Scientific Machine Learning for building energy consumption

Due to its impact on global energy consumption, it is fundamental to take action in order to reduce the building sector’s energy use, which means achieving energy-efficient structures. Reaching this goal involves implementing advanced energy management and control strategies, which adeptly handle internal loads uncertainties and external disturbances. Consequently, it is crucial to develop a proper building model. White-box models strongly rely on the system’s physics, leading to an interpretable and generalizable solution. They require detailed knowledge and expertise and significant computational resources during execution. Black-box models, on the other hand, only count on historical data, therefore they are limited to their training dataset, lacking in interpretability.
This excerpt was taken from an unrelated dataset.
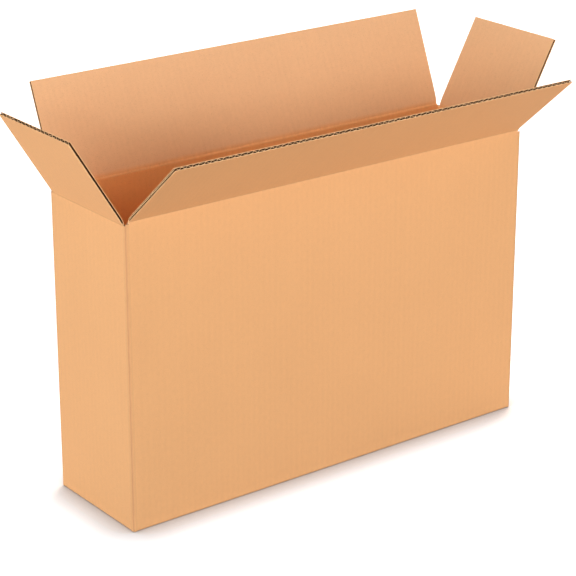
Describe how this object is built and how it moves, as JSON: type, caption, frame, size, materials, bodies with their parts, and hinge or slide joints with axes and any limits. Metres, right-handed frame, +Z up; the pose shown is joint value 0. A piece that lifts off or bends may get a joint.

To address these considerations, interpretable machine learning, also known as Scientific Machine Learning (SciML), emerged. Its goal is to incorporate physical information about the system, ensuring interpretability without compromising the accuracy and computational efficiency seen in traditional machine learning models, such as neural networks, for which the quality and uniformity of the training and testing dataset are crucial. The aim of this thesis is to develop a Physics Informed Neural Network (PiNN) model with the objective of predicting the temperature within the environment. This model will incorporate the ordinary differential equation directly into its structure, thereby integrating the physical knowledge of the domain within the model itself. This work demonstrates the PiNN model's ability to rely less on the training dataset, showing greater generalizability compared to a traditional neural network model. It manages to generate predictions consistent with real-world data even with a leaner training set, making it versatile and promising. This capability opens up potential applications in various fields where accurate temperature prediction is essential, paving the way for further developments and applications in the field of thermal and environmental modeling.